Pitt, at any rate, did not accept the allusion as to himself. He said that he did not wish to see a single Minister, but system and decision. Indeed, he gracefully added, were Fox sole Minister there would be decision enough.[321]
On May 11 (1756) a royal message apprised Parliament of the treaty concluded with Prussia (the Convention of Westminster, signed January 1756), and asking his faithful Commons for supplies.
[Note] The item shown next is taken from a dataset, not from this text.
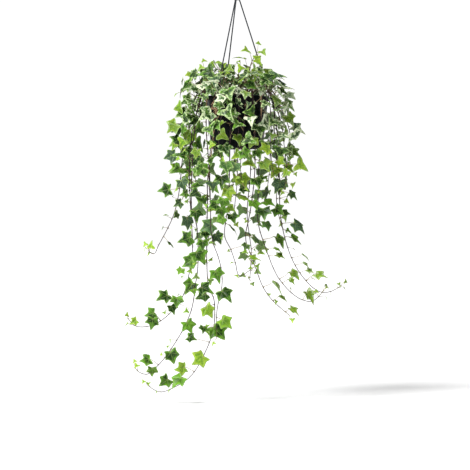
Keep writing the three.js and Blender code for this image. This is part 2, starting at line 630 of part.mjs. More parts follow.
// Where a leaf stands and how it turns, as one of several tries that grow wilder and smaller
function leafPose(vine, number, stations, place, attempt) {
  const { index, point, high, left, spot } = stations[place];
  const fixed = (channel) => 2 * draw(number, index, 0, channel) - 1;
  const wild = 1 + 0.16 * attempt;
  const jitter = (channel, amount) => new THREE.Vector3(
    2 * draw(number, index, attempt, channel) - 1,
    2 * draw(number, index, attempt, channel + 1) - 1,
    2 * draw(number, index, attempt, channel + 2) - 1,
  ).multiplyScalar(amount * wild);
  const shrink = 1 - 0.03 * Math.max(0, attempt - 5);

  if (spot) {
    const [x, drop, listedSize, tip, turned] = spot;
    const forwardBy = LISTED_DEPTHS[attempt % LISTED_DEPTHS.length];
    const junction = new THREE.Vector3(x, point.y - forwardBy, RIM_Z - drop);
    if (attempt >= LISTED_DEPTHS.length) junction.add(jitter(3, 2.5));
    const tipWay = around(1, tip - 90, 0);
    const drift = new THREE.Vector3(tipWay.x, 0, tipWay.y);
    const edgeWay = new THREE.Vector3(-tipWay.y, 0, tipWay.x);
    const turn = THREE.MathUtils.degToRad(turned);
    const face = blend(
      [FRONT, Math.cos(turn)], [edgeWay, Math.sin(turn)], [UP, 0.5 + 0.35 * fixed(1)],
      [jitter(6, 0.28), 1],
    );
    return posed(point, junction, face, drift, { size: listedSize * shrink, number, index });
  }

  const along = alongStem(stations, place);
  const [turn, lean] = vine.face;
  const low = around(1, turn, lean).normalize();
  const face = blend([low, 1 - high], [around(0.8, turn, 0.75).normalize(), high]).normalize();
  const side = index % 2 === 0 ? 1 : -1;
  const across = along.clone().cross(face).normalize();
  const room = 1 - between(RIM_Z - point.z, 40, 260);
  const young = THREE.MathUtils.clamp(0.38 + left / 75, 0.38, 1);
  const size = mix(LEAF_SIZE_LOW, LEAF_SIZE_HIGH, room) * (1 + 0.2 * fixed(1)) * young * shrink;
  const stalkLength = mix(22, 32, high) * (1 + 0.25 * fixed(2)) * (0.35 + 0.65 * young);
  const stalk = blend(
    [face, 0.75], [across, 0.75 * side], [UP, 0.15], [jitter(3, 0.4), 1],
    [along, left < 1 ? 2 : 0.1],
  ).normalize();
  const junction = blend([point, 1], [stalk, stalkLength]);
  const drift = blend(
    [DOWN, 0.9], [across, 0.55 * side], [stalk, 0.3], [jitter(9, 0.45), 1],
  );
  const turnedFace = blend([face, 1], [jitter(6, 0.65), 1]);
  const simple = draw(number, index, 0, 3) < THREE_LOBED_SHARE;
  return posed(point, junction, turnedFace, drift, { size, simple, number, index });
}

// The rim of a blade, counter-clockwise from above: small leaves and some others have three lobes,
// each lobe's place varies a little, and the tips droop
function bladeRim({ junction, normal, forward, right, size, simple, number, index }) {
  const half = simple || size < SMALL_LEAF_SIZE ? THREE_LOBES : FIVE_LOBES;
  const mirrored = half.slice(0, -1).reverse().map(([angle, share]) => [-angle, share]);
  const droop = 0.16 + 0.14 * draw(number, index, 0, 12);
  return [...half, ...mirrored].map(([angle, share], place) => {
    const turn = THREE.MathUtils.degToRad(angle + 9 * (draw(number, index, 0, 20 + place) - 0.5));
    const reach = share * (1 + 0.18 * (draw(number, index, 0, 40 + place) - 0.5));
    return blend(
      [junction, 1],
      [forward, size * reach * Math.cos(turn)],
      [right, size * reach * Math.sin(turn)],
      [normal, -size * droop * reach * reach],
    );
  });
}

// A three-sided section of a leaf stalk: upper left, upper right and lower
function stalkSection(centre, right, upper, radius) {
  return [
    blend([centre, 1], [right, -0.87 * radius], [upper, 0.5 * radius]),
    blend([centre, 1], [right, 0.87 * radius], [upper, 0.5 * radius]),
    blend([centre, 1], [upper, -radius]),
  ];
}

// Adds points to a surface that is being built, and gives their places in it
function addPoints(surface, points) {
  const first = surface.points.length;
  surface.points.push(...points);
  return points.map((_, index) => first + index);
}

// The turn of a three-cornered ring that brings its corners nearest to those of another
function matched(surface, ring, other) {
  const centre = (corners) => blend(...corners.map((corner) => [surface.points[corner], 1 / 3]));
  const shift = centre(other).sub(centre(ring));
  const turns = [0, 1, 2].map((turn) => ring.map((_, side) => ring[(side + turn) % 3]));
  const apart = (turned) => turned.reduce((sum, corner, side) => (
    sum + surface.points[corner].clone().add(shift)
      .distanceToSquared(surface.points[other[side]])
  ), 0);
  return turns.reduce((best, turned) => (apart(turned) < apart(best) ? turned : best));
}

// Adds a leaf to a surface: a blade that is thickest over its stalk, sharp at its rim, and closed
// over the stalk's end, with the stalk running back to three corners of what it grows from
function growLeaf(surface, pose, corners) {
  const { back, junction, normal, forward, right, size } = pose;
  const notch = blend([junction, 1], [forward, -0.1 * size]);
  const bend = blend([back, 1], [forward, -1]).normalize();
  const upper = bend.clone().cross(right).normalize();
  const [top, bottom] = addPoints(surface, [
    blend([junction, 1], [normal, BLADE_HALF_THICKNESS]),
    blend([junction, 1], [normal, -BLADE_HALF_THICKNESS]),
  ]);
  const stalkEnd = addPoints(surface, stalkSection(notch, right, upper, STALK_RADIUS));
  const [leftEnd, rightEnd, lowEnd] = stalkEnd;
  const [leftRoot, rightRoot, lowRoot] = matched(surface, corners, stalkEnd);
  const rim = addPoints(surface, bladeRim(pose));
  const first = rim[0];
  const last = rim[rim.length - 1];
  surface.faces.push(
    [top, rightEnd, first], [top, last, leftEnd], [top, leftEnd, rightEnd],
    [bottom, first, lowEnd], [bottom, lowEnd, last],
    [first, rightEnd, lowEnd], [leftEnd, last, lowEnd],
    [rightEnd, leftEnd, leftRoot], [rightEnd, leftRoot, rightRoot],
    [leftEnd, lowEnd, lowRoot], [leftEnd, lowRoot, leftRoot],
    [lowEnd, rightEnd, rightRoot], [lowEnd, rightRoot, lowRoot],
  );
  for (let place = first; place < last; place++) {
    surface.faces.push([top, place, place + 1], [bottom, place + 1, place]);
  }
}

// A leaf by itself, whose stalk starts with a radius at a distance from the middle of its stem
function looseLeaf(pose, start, radius) {
  const { root, back, right } = pose;
  const surface = { points: [], faces: [] };
  const rootRight = blend([right, 1], [back, -right.dot(back)]).normalize();
  const rootUpper = back.clone().cross(rootRight);
  const centre = blend([root, 1], [back, -start]);
  const corners = addPoints(surface, stalkSection(centre, rootRight, rootUpper, radius));
  const [left, other, low] = corners;
  surface.faces.push([other, left, low]);
  growLeaf(surface, pose, corners);
  return solidFromFaces(surface.points, surface.faces);
}

// A three-cornered ring round a stem, whose first side faces the given way
function stemRing(centre, along, facing, radius) {
  const third = along.clone().cross(facing);
  return [-60, 60, 180].map((degrees) => {
    const angle = THREE.MathUtils.degToRad(degrees);
    return blend(
      [centre, 1],
      [facing, radius * Math.cos(angle)],
      [third, radius * Math.sin(angle)],
    );
  });
}

function joinRings(surface, lower, upper, firstFace) {
  for (let side = 0; side < 3; side++) {
    const next = (side + 1) % 3;
    if (side >= firstFace) surface.faces.push([lower[side], lower[next], upper[next]]);
    surface.faces.push([lower[side], upper[next], upper[side]]);
  }
}

// A vine as one closed surface: its stem turns a side to each leaf, and the leaf's stalk grows out
// of a corner of that side
function growVine({ stations, radii, poses, firstSide }) {
  const surface = { points: [], faces: [] };
  const last = stations.length - 1;
  let facing = firstSide;
  let below = null;
  stations.forEach(({ point }, place) => {
    const along = alongStem(stations, place);
    const pose = poses[place];
    const grows = pose && place < last;
    facing = square(grows ? pose.back.clone().negate() : facing, along);
    const radius = radii[place];
    const ringAt = (offset) => (
      addPoints(surface, stemRing(blend([point, 1], [along, offset]), along, facing, radius))
    );
    const ring = ringAt(grows ? -NODE_HALF_LENGTH : 0);
    if (below) joinRings(surface, below, matched(surface, ring, below), 0);
    else surface.faces.push([ring[0], ring[2], ring[1]]);
    below = ring;
    if (grows) {
      below = ringAt(NODE_HALF_LENGTH);
      joinRings(surface, ring, below, 1);
      growLeaf(surface, pose, [ring[0], ring[1], below[1]]);
    }
  });
  if (poses[last]) growLeaf(surface, poses[last], below);
  else surface.faces.push(below);
  return solidFromFaces(surface.points, surface.faces);
}

// Solids that leaves keep clear of, each with its bounding box
function obstacle(solid) {
  const { min, max } = solid.boundingBox();
  const box = new THREE.Box3(new THREE.Vector3(...min), new THREE.Vector3(...max));
  return { solid, box: box.expandByScalar(CLEARANCE) };
}

function isClear(candidate, obstacles) {
  return obstacles.every(({ solid, box }) => (
    !box.intersectsBox(candidate.box) || candidate.solid.minGap(solid, 2 * CLEARANCE) > CLEARANCE
  ));
}

// Stems, each with the room it takes and its hole in the soil
const stems = VINES.map((vine, index) => {
  const number = index + 1;
  const stations = stemStations(vine, number);
  const points = stations.map(({ point }) => point);
  const radii = points.map((_, place) => (
    mix(STEM_RADIUS, STEM_TIP_RADIUS, place / (points.length - 1))
  ));
  const firstSide = around(1, vine.azimuth + 90, 0);
  const roomRadii = radii.map((radius) => radius + 0.4);
  const room = obstacle(tube(points, roomRadii, 6, firstSide));
  const holeRings = [0, 1].map((place) => {
    const along = alongStem(stations, place);
    const centre = blend([points[place], 1], [along, place === 0 ? -HOLE_CLEARANCE : 0]);
    return stemRing(centre, along, square(firstSide, along), radii[place] + HOLE_CLEARANCE);
  });
  const poses = points.map(() => null);
  return { vine, number, stations, radii, firstSide, room, hole: loft(holeRings), poses };
});

const pot = makePot();
const soil = makeSoil().subtract(wasm.Manifold.union(stems.map(({ hole }) => hole)));
const hook = makeHook();
const strands = EAR_AZIMUTHS.map(makeStrand);
const obstacles = [pot, soil, hook, ...strands].map(obstacle);
obstacles.push(...stems.map(({ room }) => room));

// Leaves are placed one from each stem in turn, so that no vine takes all the room. A leaf that
// finds no room in any of its tries doesn't grow.
const longest = Math.max(...stems.map(({ stations }) => stations.length));
for (let place = 2; place < longest; place++) {
  for (const stem of stems.filter(({ stations }) => stations[place]?.leafy)) {
    const others = obstacles.filter((other) => other !== stem.room);
    for (let attempt = 0; attempt < ATTEMPTS && !stem.poses[place]; attempt++) {
      const pose = leafPose(stem.vine, stem.number, stem.stations, place, attempt);
      if (!pose.valid) continue;
      const candidate = obstacle(looseLeaf(pose, 0, STALK_BASE_RADIUS));
      const outer = obstacle(looseLeaf(pose, STALK_START, STALK_RADIUS));
      if (isClear(outer, [stem.room]) && isClear(candidate, others)) {
        obstacles.push(candidate);
        stem.poses[place] = pose;
      }
    }
  }
}

// The named pieces
const part = new THREE.Group();

function addPiece(name, solid, color, roughness) {
  const material = new THREE.MeshStandardMaterial({ color, roughness, metalness: 0 });
  const mesh = new THREE.Mesh(geometryFromSolid(solid), material);
  mesh.name = name;
  part.add(mesh);
  return mesh;
}

addPiece("pot", pot, 0x17191b, 0.4);
addPiece("potting_soil", soil, 0x2b1f17, 0.95);
addPiece("hanger_hook", hook, 0x3a3f45, 0.45);
["right", "back", "left"].forEach((name, index) => {
  addPiece("hanger_strand_" + name, strands[index], 0x3a3f45, 0.45);
});
for (const stem of stems) addPiece(stem.vine.name, growVine(stem), 0x7f9f5c, 0.5);

export default part;
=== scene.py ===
import math

import bmesh
import bpy
import numpy as np
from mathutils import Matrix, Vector


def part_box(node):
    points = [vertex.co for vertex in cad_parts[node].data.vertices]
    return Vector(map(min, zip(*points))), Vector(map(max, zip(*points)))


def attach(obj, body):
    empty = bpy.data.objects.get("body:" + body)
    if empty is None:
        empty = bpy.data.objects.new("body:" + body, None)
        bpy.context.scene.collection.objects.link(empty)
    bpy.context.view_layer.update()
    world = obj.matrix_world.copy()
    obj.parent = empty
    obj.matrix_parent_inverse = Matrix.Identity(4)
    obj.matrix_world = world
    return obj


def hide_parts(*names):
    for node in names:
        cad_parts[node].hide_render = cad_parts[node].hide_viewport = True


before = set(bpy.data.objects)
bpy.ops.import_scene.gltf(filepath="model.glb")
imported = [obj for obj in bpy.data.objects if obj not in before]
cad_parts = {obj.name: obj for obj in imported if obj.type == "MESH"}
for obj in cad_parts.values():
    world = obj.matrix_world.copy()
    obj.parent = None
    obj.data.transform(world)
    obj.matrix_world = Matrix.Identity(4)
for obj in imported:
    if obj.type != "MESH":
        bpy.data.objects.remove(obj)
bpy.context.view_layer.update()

MM = 0.001
UP = np.array([0, 0, 1.0])
WHITE = (1, 1, 1, 1)

# Camera: the photograph's frame is square, and its height and middle are given at the pot's axis
PICTURE_SIDE = 1.0857
PICTURE_MIDDLE = (-0.0046, -0.5897)
CAMERA_DISTANCE = 5.0
CAMERA_CLIP = 200
SENSOR_WIDTH = 36.0

# Studio: the surroundings are white about the horizon and dimmer overhead. They dim between two
# edges, which are given as the sine of the height over the horizon.
FLOOR_Z = -0.972
FLOOR_RADIUS = 60.0
FLOOR_SIDES = 96
HORIZON_LIGHT = 1.05
OVERHEAD_LIGHT = 0.10
LIGHT_EDGE = 0.11
DARK_EDGE = 0.25
FLOOR_GLOW = 0.32
SUN_STRENGTH = 4.6
SUN_SOFTNESS = 24
SUN_WAY = Vector((0.75, 0.80, -1.0))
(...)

The House promptly voted a million on account, but Pitt as usual uttered eloquent lamentations on the incapacity of Ministers and the calamitous situation of affairs. What was this vote of credit for? Was it to raise more men? We had already 40,000 British and 14,000 foreign troops. Was it for the purpose of marine treaties? Then he would joyfully vote it. For a naval war we could and ought to support, but a Continental war on the present system we could not. Regard should no doubt be had to Hanover, but a secondary regard. For if Hanover was to be our first object it would lead us to bankruptcy. It was impossible to defend Hanover by subsidies. How could an open country be defended against an enemy who could march 150,000 men into it, and if necessary reinforce them by as many more? Should Hanover suffer by her connection with Great Britain, we ought not to make peace without exacting full and ample compensation for all the damage and injury she might have sustained. But the idea of defending Hanover by subsidies was preposterous, absurd, and impracticable. Then, excited by this favourite theme beyond the limits he had imposed on himself, he struck home at the King and his darling patrimony. This system, he said, would in a few years, cost us more money than the fee simple of the electorate was worth, a place which after all could not be found in the map. He ardently wished us to break those fetters which chained us like Prometheus to that barren rock. (The metaphor which made a rock of Hanover does not strike one as one of his happiest efforts).